ABSTRACT

Over the past few decades, Iranian films have received numerous accolades and been critically praised at film festivals around the world. The films of esteemed Iranian filmmakers such as Forugh Farrokhzad, Dariush Mehrjui, Abbas Kiarostami, and Jafar Panahi have been celebrated for their aesthetic vision, their subversion of censorship under the Pahlavi monarchy and the Islamic Republic, and their notable success in transcending national and cultural borders. While Iranian cinema is heralded today for its transnational character, there has been little discussion in film history 1 about the international nature of early filmmaking in Iran. The lack of such knowledge about the emergence of filmmaking in Iran is due, in large part, to the fact that the greater part of the early footage and documentation has been lost or destroyed. Russian and Armenian filmmakers, producers, and businessmen who were either foreigners or members of ethnic and religious minorities in Iran heavily influenced the emergence of the film industry in Iran.
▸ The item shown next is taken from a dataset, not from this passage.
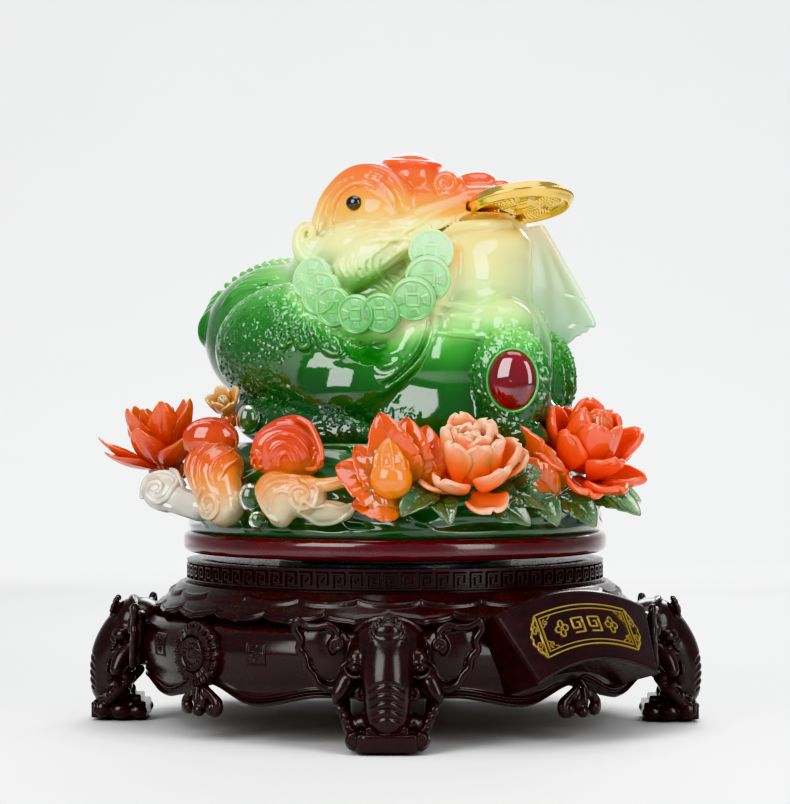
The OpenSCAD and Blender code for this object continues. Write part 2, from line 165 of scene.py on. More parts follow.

The degree to which Russian film technology and pedagogy influenced the emergence of the film industry in Iran is apparent from Iran’s first feature film, Abi va Rabi (1930), a black-and-white silent comedy directed by Ovanes Ohanian, an Armenian who had studied film in Russia. Further, Ohanian’s second film, Hajji Agha: Cinema Actor, which was a significant departure from the imitation of foreign films, defended the importance of Iranian cinema and critiqued the role of cinema in political and religious discourse in Iran in the early twentieth century.